The British domination of India really started way before Bahadur Shah Zafar. He was just an impotent puppet of the East India Company's officers at his court, till rebellious sepoys swarmed into the Red Fort at Delhi and pretty much forced him into the role of their titular leader. The Company had kept him comfortable with a nice fat pension, and he was very reluctant to be seen in any way to bite the hand that fed him. This was in the Delhi of the great poet Ghalib with whom Zafar was not unfamiliar. "Yun to duniya me hain sukhanvar bahut acche. Kahte hain ki Ghalib ka hai andaaz-e-bayaan aur."

The last hundred years of the Moguls had seen their power ebb rapidly, and shift in favor of the British. The beginning of the British domination of India should properly be dated to June 23, 1757, when Robert Clive defeated Siraj-ud-Daula at Plassey near Calcutta. On that day India came under the sway of "Company Bahadur" (the British East India Company). In 1769 James Watt invented the steam engine, and flagged off the Industrial Revolution in England, for which the revenue drained from India became a rich and captive source of capital.

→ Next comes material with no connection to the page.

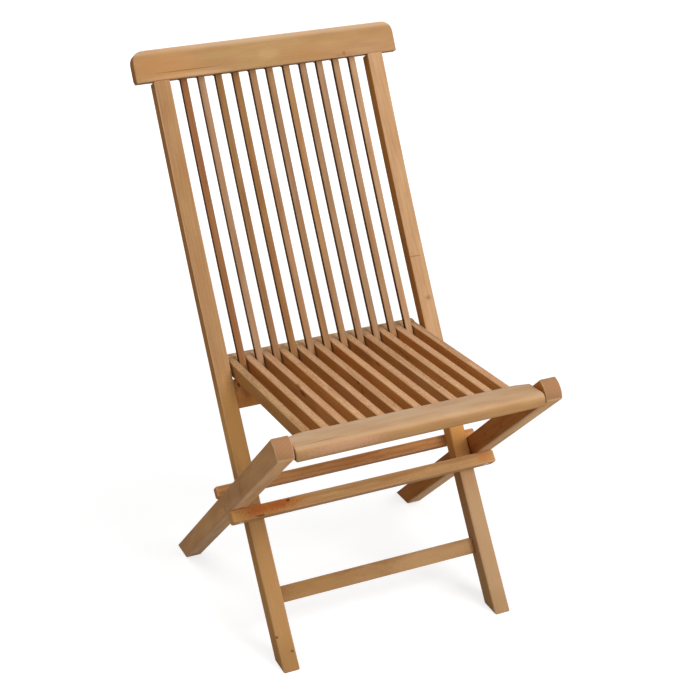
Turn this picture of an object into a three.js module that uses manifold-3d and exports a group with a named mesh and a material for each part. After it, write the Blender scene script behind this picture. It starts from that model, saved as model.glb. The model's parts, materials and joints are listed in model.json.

Also India became a captive consumer of British industrial produce. The balance of trade that had always been positive in India's favor for thousands of years before the British, quickly turned negative once Company Bahadur came in. However skewed its distribution may have been, the fabled wealth of India was very real. Foreign travelers repeatedly attested to the opulence of Indian cities, and to the wide choice and international variety of goods available in the bazaars of Agra and Lahore. With the coming of the British the people that enjoyed the fruits of Indian extortion came to be found not in Agra, Lahore, Ajmer, Ahmadabad, or Delhi, but in London, Manchester, and Birmingham.

Theorem: It is always preferable to be looted by a local yokel, than by international gangsters in London. (End theorem.)

Proof: The local robber is bound to spend at least some of his gains at the local bazaar. (End proof.)